Be aware that this will disable file name templating and store all results to the same file.

If result is a table (rather than a result set), all records in the table are exported (as if result.all() had been called).

freeze supports two values for mode:

list (default)
The entire result set is dumped into a single file.
item
One file is created for each row in the result set.

You should set a filename for the exported file(s). If mode is set to item the function would generate one file per row. In that case you can use values as placeholders in filenames:

dataset.freeze(res, mode='item', format='json',
               filename='item-{{id}}.json')

The following output format s are supported:

csv
Comma-separated values, first line contains column names.
json
A JSON file containing a list of dictionaries for each row in the table. If a callback is given, JSON with padding (JSONP) will be generated.
tabson
Tabson is a smart combination of the space-efficiency of the CSV and the parsability and structure of JSON.

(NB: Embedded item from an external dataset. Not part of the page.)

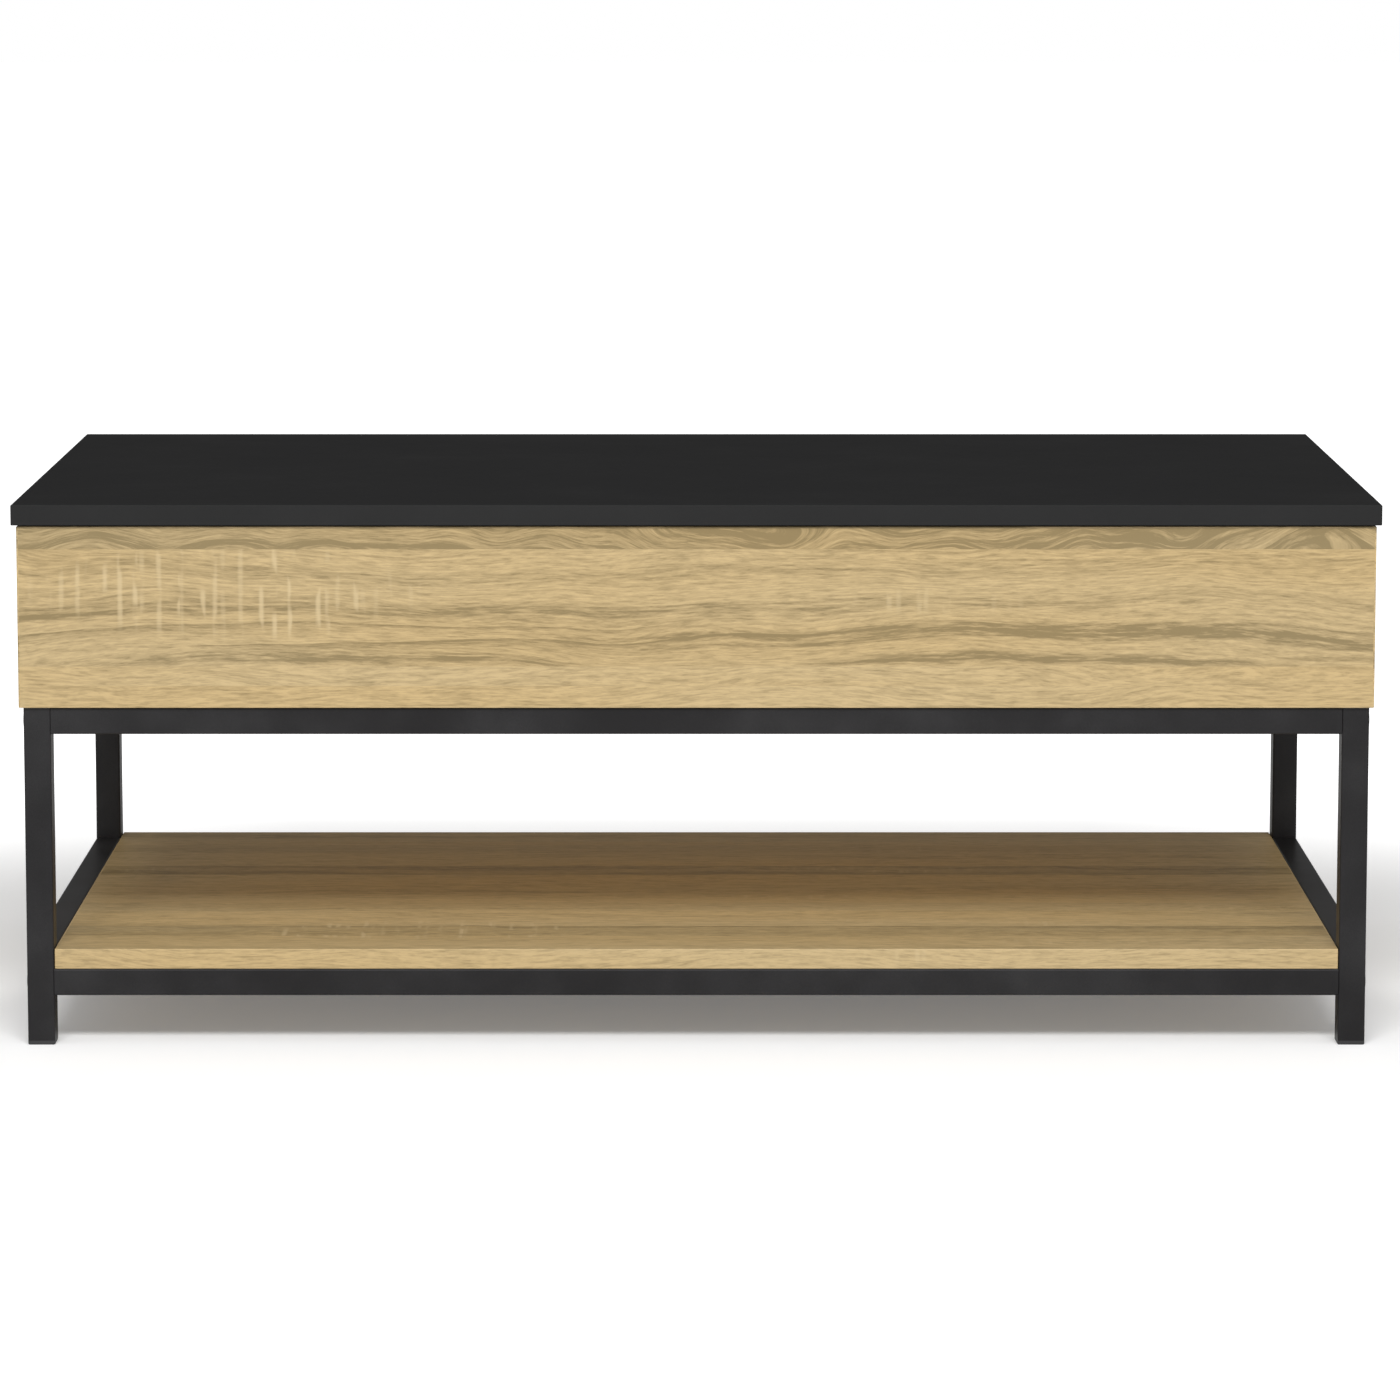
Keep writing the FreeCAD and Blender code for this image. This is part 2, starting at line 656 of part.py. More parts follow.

You can pass additional named parameters specific to the used format.

As an example, you can freeze to minified JSON with the following:

dataset.freeze(res, format=’json’, indent=4, wrap=False,
filename=’output.json’)
json and tabson
callback:
if provided, generate a JSONP string using the given callback function, i.e. something like callback && callback({...})
indent:
if indent is a non-negative integer (it is 2 by default when you call dataset.freeze, and None via the datafreeze command), then JSON array elements and object members will be pretty-printed with that indent level. An indent level of 0 will only insert newlines. None is the most compact representation.
meta:
if meta is not None (default: {}), it will be included in the JSON output (for json, only if wrap is True).
wrap (only for json):
if wrap is True (default), the JSON output is an object of the form {"count": 2, "results": [...]}. if meta is not None, a third property meta is added to the wrapping object, with this value.